ANALYZING THE RECORD'S DOMAINS

Analysis can demystify the record. It can provide clarity to its materials and their relationships, illustrate its structure and shape, and make its movement and energy more coherent to the listener/analyst; it may even allow one to peer into the content of its meaning. Analysis can provide some objectivity and depth of substance to listener interpretation, or to cultural analysis. In studying popular music, writings from numerous fields have examined various factors within and external to the song’s music and lyrics, and a few approaches also incorporate aspects of the record (see below). Analysis has the potential to illuminate how the recorded song works, and what it communicates.
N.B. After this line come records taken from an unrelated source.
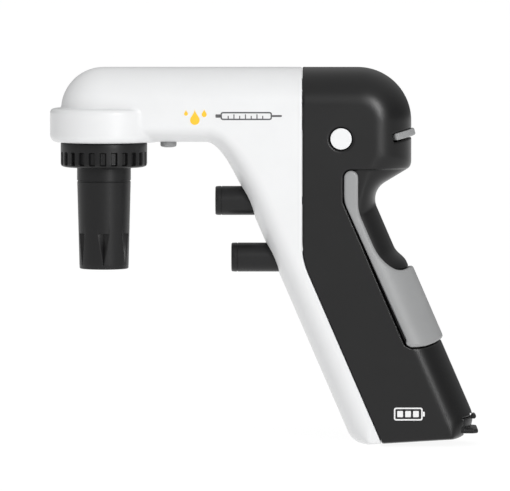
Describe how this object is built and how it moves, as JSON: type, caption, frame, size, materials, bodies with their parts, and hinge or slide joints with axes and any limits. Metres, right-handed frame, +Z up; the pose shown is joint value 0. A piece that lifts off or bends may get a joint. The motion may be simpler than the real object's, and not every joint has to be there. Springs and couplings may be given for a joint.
{
  "type": "motorized pipette controller",
  "caption": "Pistol-grip motorized pipette controller with push triggers, ribbed collar nut and nose cone, speed lever, mode button, fold-out bench stand and charging flap.",
  "frame": {"origin": "middle of the bounding box's bottom face", "axes": "+Z up, X along the head from the nose (-X) to the handle (+X), Y across the housing"},
  "size_m": [0.1796, 0.0452, 0.1582],
  "materials": {
    "white_plastic": "satin white",
    "black_plastic": "satin black",
    "grey_plastic": "satin light grey",
    "dark_plastic": "fine matt charcoal",
    "mid_grey_plastic": "satin mid grey",
    "clear_rubber": "milky silicone",
    "rubber": "black rubber",
    "steel": "zinc plated steel",
    "cell_wrap": "shrink wrap",
    "board_green": "solder mask",
    "wire_red": "wire insulation",
    "wire_black": "wire insulation"
  },
  "bodies": {
    "housing": {"aspirate_stop_ring": "dark_plastic", "battery_cell_front": "cell_wrap", "battery_cell_rear": "cell_wrap", "battery_tray": "dark_plastic", "battery_wire_black": "wire_black", "battery_wire_red": "wire_red", "board_chip": "dark_plastic", "board_connector": "white_plastic", "case_screw_lower": "steel", "case_screw_middle": "steel", "case_screw_upper": "steel", "charging_socket": "dark_plastic", "circuit_board": "board_green", "contact_bottom": "steel", "contact_top": "steel", "dispense_stop_ring": "dark_plastic", "front_shell_left": "white_plastic", "front_shell_right": "white_plastic", "lower_trigger_switch": "dark_plastic", "mode_switch": "dark_plastic", "nose_gasket": "rubber", "nose_hose": "clear_rubber", "nose_socket": "grey_plastic", "pressure_hose": "clear_rubber", "pump_head": "dark_plastic", "pump_motor": "steel", "rear_shell_left": "black_plastic", "rear_shell_right": "black_plastic", "screw_cap_left": "white_plastic", "screw_cap_right": "white_plastic", "speed_potentiometer": "steel", "stand_pin_left": "steel", "stand_pin_right": "steel", "suction_hose": "clear_rubber", "upper_trigger_switch": "dark_plastic", "valve_block": "grey_plastic"},
    "stand": {"bench_stand": "grey_plastic"},
    "aspirate": {"aspirate_trigger": "dark_plastic", "aspirate_spring": "steel"},
    "dispense": {"dispense_trigger": "dark_plastic", "dispense_spring": "steel"},
    "mode": {"mode_button": "mid_grey_plastic"},
    "lever": {"speed_lever": "grey_plastic"},
    "nose": {"nose_cone": "dark_plastic", "pipette_adapter": "clear_rubber", "membrane_filter": "white_plastic"},
    "collar": {"collar_nut": "dark_plastic"},
    "flap": {"port_flap": "dark_plastic"}
  },
  "joints": [
    {"name": "stand_hinge", "type": "hinge", "parent": "housing", "child": "stand", "pos_m": [0.03632, 0, 0.11241], "axis": [0, -1, 0], "range_deg": [0, 80]},
    {"name": "aspirate_push", "type": "slide", "parent": "housing", "child": "aspirate", "axis": [1, 0, 0], "range_m": [0, 0.006], "stiffness_N_per_m": 400, "springref_m": -0.003},
    {"name": "dispense_push", "type": "slide", "parent": "housing", "child": "dispense", "axis": [1, 0, 0], "range_m": [0, 0.006], "stiffness_N_per_m": 400, "springref_m": -0.003},
    {"name": "mode_push", "type": "slide", "parent": "housing", "child": "mode", "axis": [0, 0, 1], "range_m": [0, 0.0012], "stiffness_N_per_m": 600, "springref_m": -0.0006},
    {"name": "lever_turn", "type": "hinge", "parent": "housing", "child": "lever", "pos_m": [0.04632, 0, 0.12711], "axis": [-0.2419, 0, 0.9703], "range_deg": [0, 33]},
    {"name": "nose_drop", "type": "slide", "parent": "housing", "child": "nose", "axis": [0, 0, -1], "range_m": [0, 0.006]},
    {"name": "collar_turn", "type": "hinge", "parent": "nose", "child": "collar", "pos_m": [-0.06718, 0, 0.11621], "axis": [0, 0, -1], "range_deg": [0, 1080]},
    {"name": "flap_turn", "type": "hinge", "parent": "housing", "child": "flap", "pos_m": [0.08811, 0, 0.01154], "axis": [0, -1, 0], "range_deg": [0, 100]}
  ],
  "couplings": [
    {"joint": "collar_turn", "follows": "nose_drop", "rad_per_m": 3141.6}
  ]
}
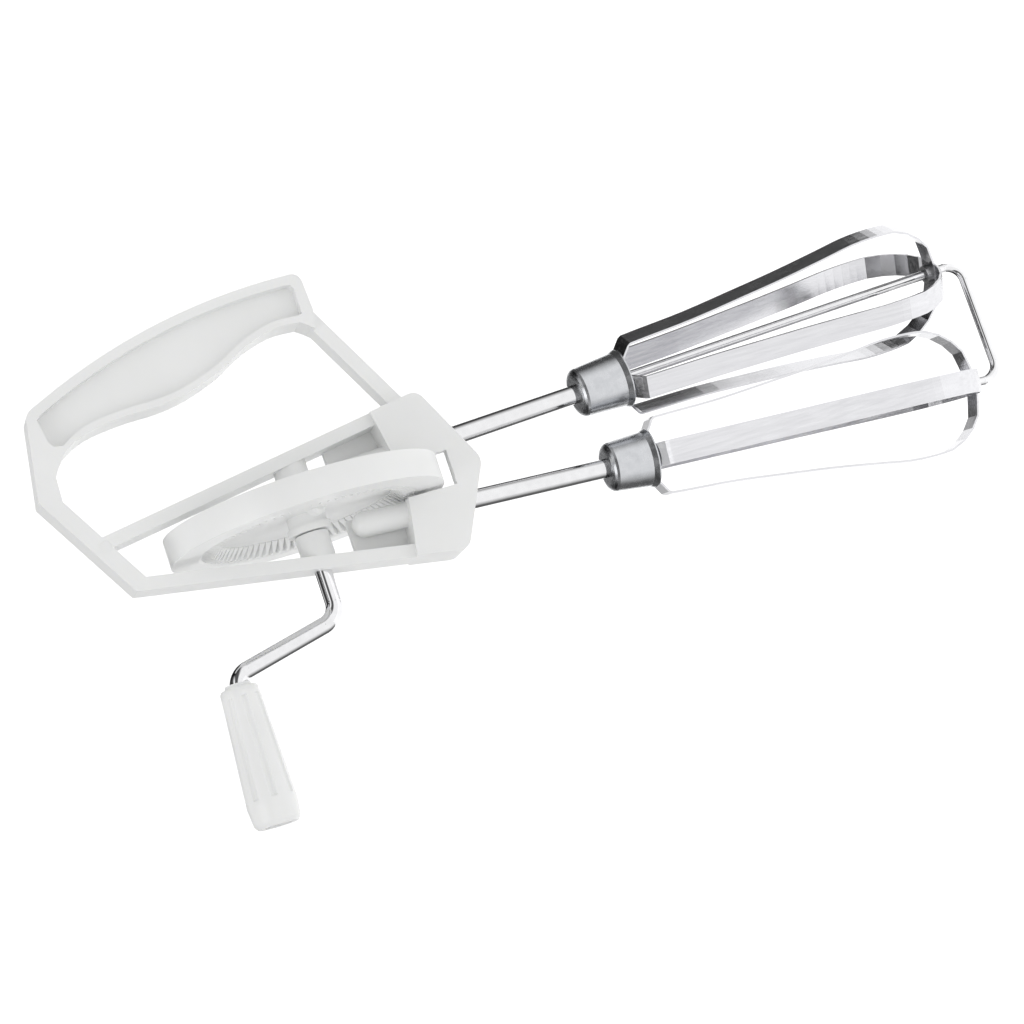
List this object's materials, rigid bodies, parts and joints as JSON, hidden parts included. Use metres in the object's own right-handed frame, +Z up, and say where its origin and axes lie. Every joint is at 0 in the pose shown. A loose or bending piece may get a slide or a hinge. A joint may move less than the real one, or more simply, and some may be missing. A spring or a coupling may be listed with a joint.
{
  "type": "egg beater",
  "caption": "Hand-cranked egg beater: an open grip and gear frame, a toothed drive wheel on a crank, and two caged beaters that turn opposite ways on a wire yoke.",
  "frame": {"origin": "centre of the grip, midway through its thickness", "axes": "+Z up along the tool, away from the beaters; +X from the crank side towards the grip; +Y through the thickness, towards the back"},
  "size_m": [0.1621, 0.088, 0.3153],
  "materials": {
    "white_plastic": "satin moulded",
    "plated_wire": "bright plated",
    "plated_rod": "bright plated",
    "plated_tube": "bright plated",
    "pressed_cup": "satin pressed",
    "steel_strip": "rolled strip",
    "steel_pin": "turned"
  },
  "bodies": {
    "frame": {"frame": "white_plastic", "wire_yoke": "plated_wire"},
    "crank": {"drive_wheel": "white_plastic", "crank_rod": "plated_rod", "drive_pin": "steel_pin", "knob_washer": "steel_pin"},
    "knob": {"crank_knob": "white_plastic"},
    "near_beater": {"near_pinion": "white_plastic", "near_tube": "plated_tube", "near_cup": "pressed_cup", "near_blade_outer": "steel_strip", "near_blade_inner": "steel_strip", "near_tip_washer": "steel_pin", "near_tip_eyelet": "steel_pin"},
    "far_beater": {"far_pinion": "white_plastic", "far_tube": "plated_tube", "far_cup": "pressed_cup", "far_blade_outer": "steel_strip", "far_blade_inner": "steel_strip", "far_tip_washer": "steel_pin", "far_tip_eyelet": "steel_pin"}
  },
  "joints": [
    {"name": "crank_turn", "type": "hinge", "parent": "frame", "child": "crank", "pos_m": [-0.0558, 0, -0.028], "axis": [-1, 0, 0], "continuous": true},
    {"name": "knob_spin", "type": "hinge", "parent": "crank", "child": "knob", "pos_m": [-0.12279, 0, 0.00874], "axis": [-0.9997, 0, 0.0262], "continuous": true},
    {"name": "near_beater_spin", "type": "hinge", "parent": "frame", "child": "near_beater", "pos_m": [-0.0635, 0, -0.028], "axis": [-0.0527, 0, -0.9986], "continuous": true},
    {"name": "far_beater_spin", "type": "hinge", "parent": "frame", "child": "far_beater", "pos_m": [-0.0481, 0, -0.028], "axis": [0.0527, 0, -0.9986], "continuous": true}
  ],
  "couplings": [
    {"joint": "near_beater_spin", "follows": "crank_turn", "ratio": 6},
    {"joint": "far_beater_spin", "follows": "crank_turn", "ratio": -6}
  ]
}
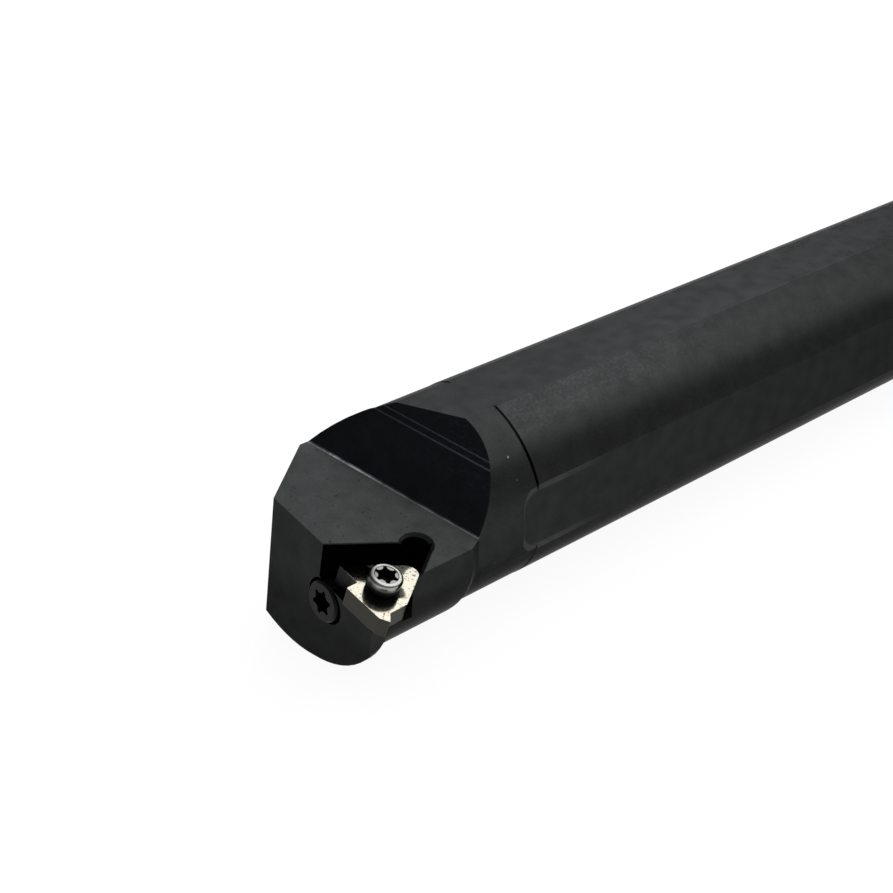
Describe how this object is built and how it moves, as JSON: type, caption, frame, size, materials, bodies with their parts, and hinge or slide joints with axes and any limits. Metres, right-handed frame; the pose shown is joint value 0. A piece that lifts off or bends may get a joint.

This study can allow the analyst to develop an intimate knowledge of the song and the track, the artist and the genre; it can make the record intelligible.
Music analysis may bring benefits to understanding music, and thus to understanding the recorded song. So can an evaluation of the lyrics. Music and lyrics might be most easily analyzed individually, isolated from one another’s influence. Within the song’s artistic statement, however, they are not so readily divided, with their interactions and interrelationships playing key roles in the experience of the song. The interactions and interrelationships include the sounds of the recording; these greatly shape the experience of the record—potentially as much as the music and the lyrics. Thus, an analysis of the recording adds another layer of materials, contributing fundamentally to the multidimensionality of the record. Recording analysis embraces these three domains equally.